• **Work required**: Reproduce all entries word for word.

• **Supplied material**:

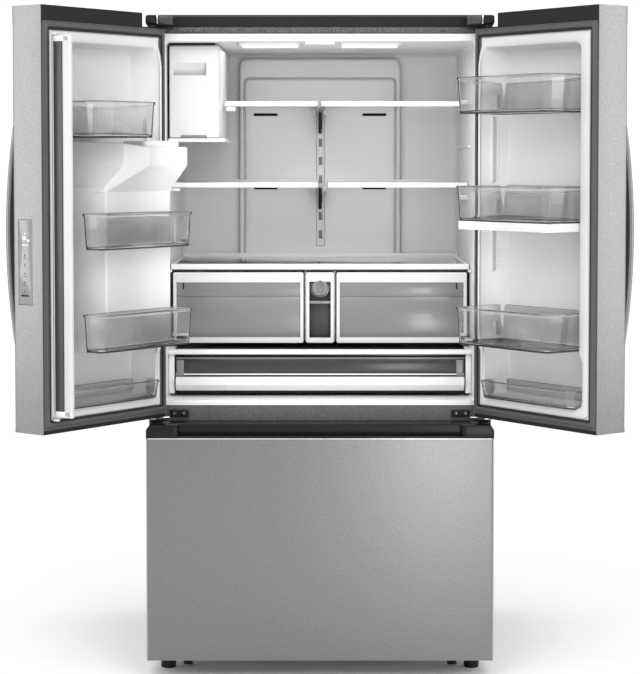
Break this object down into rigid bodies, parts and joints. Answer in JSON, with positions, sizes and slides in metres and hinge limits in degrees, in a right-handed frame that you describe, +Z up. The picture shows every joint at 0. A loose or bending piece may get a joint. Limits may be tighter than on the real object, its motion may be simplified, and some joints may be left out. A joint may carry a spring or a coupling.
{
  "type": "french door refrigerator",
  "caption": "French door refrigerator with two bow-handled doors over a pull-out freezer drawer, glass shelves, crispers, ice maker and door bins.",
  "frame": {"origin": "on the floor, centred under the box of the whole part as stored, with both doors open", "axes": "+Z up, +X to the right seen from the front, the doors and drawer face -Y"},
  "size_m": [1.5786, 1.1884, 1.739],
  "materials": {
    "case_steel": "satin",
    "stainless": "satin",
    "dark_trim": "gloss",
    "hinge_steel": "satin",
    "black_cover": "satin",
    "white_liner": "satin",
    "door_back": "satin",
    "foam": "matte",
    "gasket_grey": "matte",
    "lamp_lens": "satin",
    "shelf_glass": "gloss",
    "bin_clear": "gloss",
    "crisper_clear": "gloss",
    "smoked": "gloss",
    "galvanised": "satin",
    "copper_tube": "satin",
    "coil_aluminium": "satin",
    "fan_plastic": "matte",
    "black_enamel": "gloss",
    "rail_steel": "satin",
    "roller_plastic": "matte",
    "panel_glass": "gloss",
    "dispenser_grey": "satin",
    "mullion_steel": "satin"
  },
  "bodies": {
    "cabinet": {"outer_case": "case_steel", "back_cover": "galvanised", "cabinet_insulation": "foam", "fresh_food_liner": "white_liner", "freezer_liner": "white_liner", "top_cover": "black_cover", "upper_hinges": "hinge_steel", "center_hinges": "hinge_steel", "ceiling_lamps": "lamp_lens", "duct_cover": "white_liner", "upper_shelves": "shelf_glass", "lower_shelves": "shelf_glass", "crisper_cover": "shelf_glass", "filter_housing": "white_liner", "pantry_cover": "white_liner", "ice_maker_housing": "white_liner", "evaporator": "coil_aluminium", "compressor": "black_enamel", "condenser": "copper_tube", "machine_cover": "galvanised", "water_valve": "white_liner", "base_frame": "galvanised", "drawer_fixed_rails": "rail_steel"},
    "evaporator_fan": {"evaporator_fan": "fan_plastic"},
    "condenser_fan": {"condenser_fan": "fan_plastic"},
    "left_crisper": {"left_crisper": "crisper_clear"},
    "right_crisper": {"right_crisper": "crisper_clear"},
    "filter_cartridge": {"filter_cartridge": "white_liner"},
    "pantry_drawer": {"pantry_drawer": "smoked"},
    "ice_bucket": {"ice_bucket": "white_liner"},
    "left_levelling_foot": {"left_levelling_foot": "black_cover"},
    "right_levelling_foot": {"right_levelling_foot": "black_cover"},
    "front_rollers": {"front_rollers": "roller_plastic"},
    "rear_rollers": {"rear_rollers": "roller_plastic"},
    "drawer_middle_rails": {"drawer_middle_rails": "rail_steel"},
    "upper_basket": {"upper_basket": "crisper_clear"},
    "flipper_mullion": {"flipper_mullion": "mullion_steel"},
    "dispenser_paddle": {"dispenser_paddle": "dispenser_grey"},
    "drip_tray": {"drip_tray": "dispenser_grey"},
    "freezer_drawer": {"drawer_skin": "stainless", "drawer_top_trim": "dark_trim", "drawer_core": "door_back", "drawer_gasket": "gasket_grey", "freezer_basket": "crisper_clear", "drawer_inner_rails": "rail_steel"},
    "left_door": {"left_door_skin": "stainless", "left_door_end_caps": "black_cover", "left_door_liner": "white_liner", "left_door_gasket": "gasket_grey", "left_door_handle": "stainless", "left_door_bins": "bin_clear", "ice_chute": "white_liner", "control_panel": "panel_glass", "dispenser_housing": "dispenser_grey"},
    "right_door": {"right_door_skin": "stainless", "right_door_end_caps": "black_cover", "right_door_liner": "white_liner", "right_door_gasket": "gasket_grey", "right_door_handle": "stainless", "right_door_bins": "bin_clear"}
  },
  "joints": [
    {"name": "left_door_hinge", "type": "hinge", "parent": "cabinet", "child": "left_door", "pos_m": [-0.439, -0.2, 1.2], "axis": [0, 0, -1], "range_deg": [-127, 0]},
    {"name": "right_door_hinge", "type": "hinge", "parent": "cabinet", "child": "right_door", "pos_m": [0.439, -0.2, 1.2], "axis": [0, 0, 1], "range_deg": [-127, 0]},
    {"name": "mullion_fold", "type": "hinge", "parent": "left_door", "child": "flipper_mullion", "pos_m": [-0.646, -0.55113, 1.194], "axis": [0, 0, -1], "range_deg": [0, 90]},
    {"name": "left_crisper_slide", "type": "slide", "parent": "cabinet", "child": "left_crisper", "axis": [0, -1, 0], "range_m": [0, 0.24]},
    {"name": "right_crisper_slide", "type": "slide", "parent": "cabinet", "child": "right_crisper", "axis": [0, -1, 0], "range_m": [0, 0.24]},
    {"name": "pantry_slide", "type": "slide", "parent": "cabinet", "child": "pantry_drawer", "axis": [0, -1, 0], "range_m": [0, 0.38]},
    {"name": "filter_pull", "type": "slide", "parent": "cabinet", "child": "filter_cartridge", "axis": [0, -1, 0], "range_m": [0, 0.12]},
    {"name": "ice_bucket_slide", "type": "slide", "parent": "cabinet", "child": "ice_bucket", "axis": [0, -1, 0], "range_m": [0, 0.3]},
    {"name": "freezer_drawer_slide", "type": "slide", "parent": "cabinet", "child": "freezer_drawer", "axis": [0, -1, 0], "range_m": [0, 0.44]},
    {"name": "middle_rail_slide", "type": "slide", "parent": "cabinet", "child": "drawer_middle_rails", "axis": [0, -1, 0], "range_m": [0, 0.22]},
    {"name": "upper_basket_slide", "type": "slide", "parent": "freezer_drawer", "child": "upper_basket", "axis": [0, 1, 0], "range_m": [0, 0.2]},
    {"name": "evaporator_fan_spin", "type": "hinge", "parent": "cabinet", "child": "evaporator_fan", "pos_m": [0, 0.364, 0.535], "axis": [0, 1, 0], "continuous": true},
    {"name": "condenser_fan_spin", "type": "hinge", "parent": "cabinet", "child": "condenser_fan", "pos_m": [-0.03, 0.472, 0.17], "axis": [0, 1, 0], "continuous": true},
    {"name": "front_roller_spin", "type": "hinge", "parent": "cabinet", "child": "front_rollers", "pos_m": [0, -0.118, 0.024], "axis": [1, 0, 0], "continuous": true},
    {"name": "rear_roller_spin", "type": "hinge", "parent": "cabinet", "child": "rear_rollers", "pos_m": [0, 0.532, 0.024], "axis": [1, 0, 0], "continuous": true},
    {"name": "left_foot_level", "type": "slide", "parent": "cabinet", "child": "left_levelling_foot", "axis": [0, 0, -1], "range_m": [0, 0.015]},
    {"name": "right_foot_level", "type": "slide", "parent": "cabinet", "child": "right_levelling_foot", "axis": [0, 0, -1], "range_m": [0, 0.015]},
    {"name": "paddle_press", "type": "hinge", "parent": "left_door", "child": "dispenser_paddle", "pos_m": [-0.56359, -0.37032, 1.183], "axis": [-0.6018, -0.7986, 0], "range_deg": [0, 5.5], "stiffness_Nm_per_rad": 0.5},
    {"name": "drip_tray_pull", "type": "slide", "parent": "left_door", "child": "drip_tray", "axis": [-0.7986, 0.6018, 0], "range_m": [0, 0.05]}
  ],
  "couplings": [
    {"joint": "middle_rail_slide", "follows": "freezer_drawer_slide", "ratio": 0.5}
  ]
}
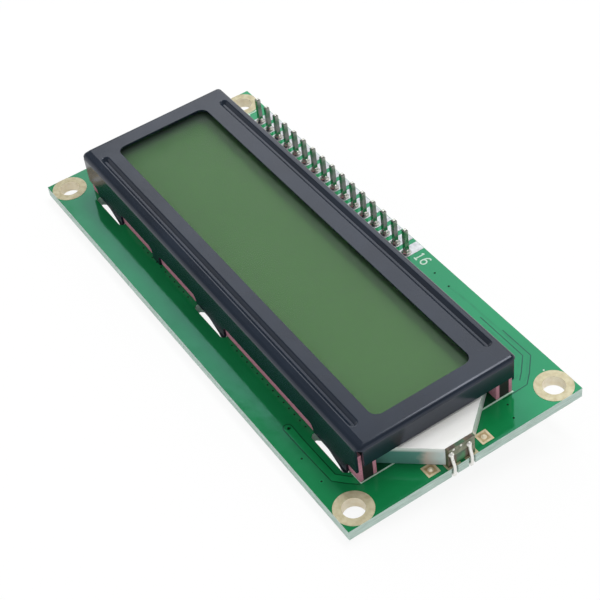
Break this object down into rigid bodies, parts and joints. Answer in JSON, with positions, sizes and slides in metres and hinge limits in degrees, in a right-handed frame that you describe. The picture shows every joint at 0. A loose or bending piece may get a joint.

• **Answer for the task**:
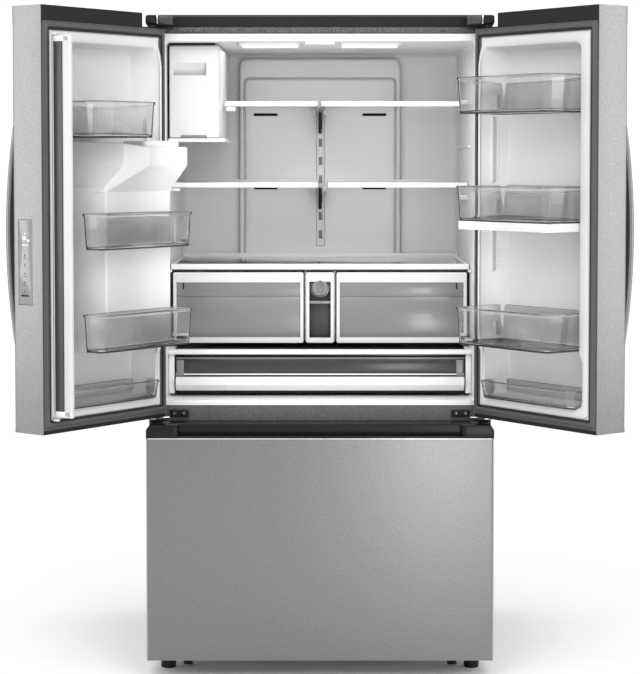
Break this object down into rigid bodies, parts and joints. Answer in JSON, with positions, sizes and slides in metres and hinge limits in degrees, in a right-handed frame that you describe, +Z up. The picture shows every joint at 0. A loose or bending piece may get a joint. Limits may be tighter than on the real object, its motion may be simplified, and some joints may be left out. A joint may carry a spring or a coupling.
{
  "type": "french door refrigerator",
  "caption": "French door refrigerator with two bow-handled doors over a pull-out freezer drawer, glass shelves, crispers, ice maker and door bins.",
  "frame": {"origin": "on the floor, centred under the box of the whole part as stored, with both doors open", "axes": "+Z up, +X to the right seen from the front, the doors and drawer face -Y"},
  "size_m": [1.5786, 1.1884, 1.739],
  "materials": {
    "case_steel": "satin",
    "stainless": "satin",
    "dark_trim": "gloss",
    "hinge_steel": "satin",
    "black_cover": "satin",
    "white_liner": "satin",
    "door_back": "satin",
    "foam": "matte",
    "gasket_grey": "matte",
    "lamp_lens": "satin",
    "shelf_glass": "gloss",
    "bin_clear": "gloss",
    "crisper_clear": "gloss",
    "smoked": "gloss",
    "galvanised": "satin",
    "copper_tube": "satin",
    "coil_aluminium": "satin",
    "fan_plastic": "matte",
    "black_enamel": "gloss",
    "rail_steel": "satin",
    "roller_plastic": "matte",
    "panel_glass": "gloss",
    "dispenser_grey": "satin",
    "mullion_steel": "satin"
  },
  "bodies": {
    "cabinet": {"outer_case": "case_steel", "back_cover": "galvanised", "cabinet_insulation": "foam", "fresh_food_liner": "white_liner", "freezer_liner": "white_liner", "top_cover": "black_cover", "upper_hinges": "hinge_steel", "center_hinges": "hinge_steel", "ceiling_lamps": "lamp_lens", "duct_cover": "white_liner", "upper_shelves": "shelf_glass", "lower_shelves": "shelf_glass", "crisper_cover": "shelf_glass", "filter_housing": "white_liner", "pantry_cover": "white_liner", "ice_maker_housing": "white_liner", "evaporator": "coil_aluminium", "compressor": "black_enamel", "condenser": "copper_tube", "machine_cover": "galvanised", "water_valve": "white_liner", "base_frame": "galvanised", "drawer_fixed_rails": "rail_steel"},
    "evaporator_fan": {"evaporator_fan": "fan_plastic"},
    "condenser_fan": {"condenser_fan": "fan_plastic"},
    "left_crisper": {"left_crisper": "crisper_clear"},
    "right_crisper": {"right_crisper": "crisper_clear"},
    "filter_cartridge": {"filter_cartridge": "white_liner"},
    "pantry_drawer": {"pantry_drawer": "smoked"},
    "ice_bucket": {"ice_bucket": "white_liner"},
    "left_levelling_foot": {"left_levelling_foot": "black_cover"},
    "right_levelling_foot": {"right_levelling_foot": "black_cover"},
    "front_rollers": {"front_rollers": "roller_plastic"},
    "rear_rollers": {"rear_rollers": "roller_plastic"},
    "drawer_middle_rails": {"drawer_middle_rails": "rail_steel"},
    "upper_basket": {"upper_basket": "crisper_clear"},
    "flipper_mullion": {"flipper_mullion": "mullion_steel"},
    "dispenser_paddle": {"dispenser_paddle": "dispenser_grey"},
    "drip_tray": {"drip_tray": "dispenser_grey"},
    "freezer_drawer": {"drawer_skin": "stainless", "drawer_top_trim": "dark_trim", "drawer_core": "door_back", "drawer_gasket": "gasket_grey", "freezer_basket": "crisper_clear", "drawer_inner_rails": "rail_steel"},
    "left_door": {"left_door_skin": "stainless", "left_door_end_caps": "black_cover", "left_door_liner": "white_liner", "left_door_gasket": "gasket_grey", "left_door_handle": "stainless", "left_door_bins": "bin_clear", "ice_chute": "white_liner", "control_panel": "panel_glass", "dispenser_housing": "dispenser_grey"},
    "right_door": {"right_door_skin": "stainless", "right_door_end_caps": "black_cover", "right_door_liner": "white_liner", "right_door_gasket": "gasket_grey", "right_door_handle": "stainless", "right_door_bins": "bin_clear"}
  },
  "joints": [
    {"name": "left_door_hinge", "type": "hinge", "parent": "cabinet", "child": "left_door", "pos_m": [-0.439, -0.2, 1.2], "axis": [0, 0, -1], "range_deg": [-127, 0]},
    {"name": "right_door_hinge", "type": "hinge", "parent": "cabinet", "child": "right_door", "pos_m": [0.439, -0.2, 1.2], "axis": [0, 0, 1], "range_deg": [-127, 0]},
    {"name": "mullion_fold", "type": "hinge", "parent": "left_door", "child": "flipper_mullion", "pos_m": [-0.646, -0.55113, 1.194], "axis": [0, 0, -1], "range_deg": [0, 90]},
    {"name": "left_crisper_slide", "type": "slide", "parent": "cabinet", "child": "left_crisper", "axis": [0, -1, 0], "range_m": [0, 0.24]},
    {"name": "right_crisper_slide", "type": "slide", "parent": "cabinet", "child": "right_crisper", "axis": [0, -1, 0], "range_m": [0, 0.24]},
    {"name": "pantry_slide", "type": "slide", "parent": "cabinet", "child": "pantry_drawer", "axis": [0, -1, 0], "range_m": [0, 0.38]},
    {"name": "filter_pull", "type": "slide", "parent": "cabinet", "child": "filter_cartridge", "axis": [0, -1, 0], "range_m": [0, 0.12]},
    {"name": "ice_bucket_slide", "type": "slide", "parent": "cabinet", "child": "ice_bucket", "axis": [0, -1, 0], "range_m": [0, 0.3]},
    {"name": "freezer_drawer_slide", "type": "slide", "parent": "cabinet", "child": "freezer_drawer", "axis": [0, -1, 0], "range_m": [0, 0.44]},
    {"name": "middle_rail_slide", "type": "slide", "parent": "cabinet", "child": "drawer_middle_rails", "axis": [0, -1, 0], "range_m": [0, 0.22]},
    {"name": "upper_basket_slide", "type": "slide", "parent": "freezer_drawer", "child": "upper_basket", "axis": [0, 1, 0], "range_m": [0, 0.2]},
    {"name": "evaporator_fan_spin", "type": "hinge", "parent": "cabinet", "child": "evaporator_fan", "pos_m": [0, 0.364, 0.535], "axis": [0, 1, 0], "continuous": true},
    {"name": "condenser_fan_spin", "type": "hinge", "parent": "cabinet", "child": "condenser_fan", "pos_m": [-0.03, 0.472, 0.17], "axis": [0, 1, 0], "continuous": true},
    {"name": "front_roller_spin", "type": "hinge", "parent": "cabinet", "child": "front_rollers", "pos_m": [0, -0.118, 0.024], "axis": [1, 0, 0], "continuous": true},
    {"name": "rear_roller_spin", "type": "hinge", "parent": "cabinet", "child": "rear_rollers", "pos_m": [0, 0.532, 0.024], "axis": [1, 0, 0], "continuous": true},
    {"name": "left_foot_level", "type": "slide", "parent": "cabinet", "child": "left_levelling_foot", "axis": [0, 0, -1], "range_m": [0, 0.015]},
    {"name": "right_foot_level", "type": "slide", "parent": "cabinet", "child": "right_levelling_foot", "axis": [0, 0, -1], "range_m": [0, 0.015]},
    {"name": "paddle_press", "type": "hinge", "parent": "left_door", "child": "dispenser_paddle", "pos_m": [-0.56359, -0.37032, 1.183], "axis": [-0.6018, -0.7986, 0], "range_deg": [0, 5.5], "stiffness_Nm_per_rad": 0.5},
    {"name": "drip_tray_pull", "type": "slide", "parent": "left_door", "child": "drip_tray", "axis": [-0.7986, 0.6018, 0], "range_m": [0, 0.05]}
  ],
  "couplings": [
    {"joint": "middle_rail_slide", "follows": "freezer_drawer_slide", "ratio": 0.5}
  ]
}
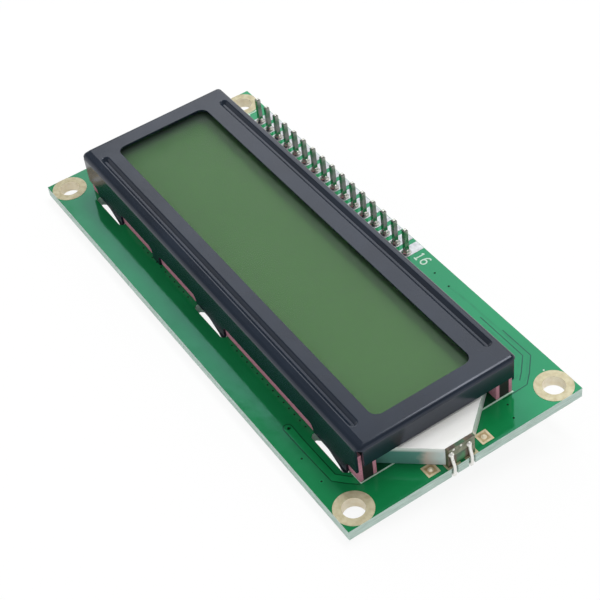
Break this object down into rigid bodies, parts and joints. Answer in JSON, with positions, sizes and slides in metres and hinge limits in degrees, in a right-handed frame that you describe. The picture shows every joint at 0. A loose or bending piece may get a joint.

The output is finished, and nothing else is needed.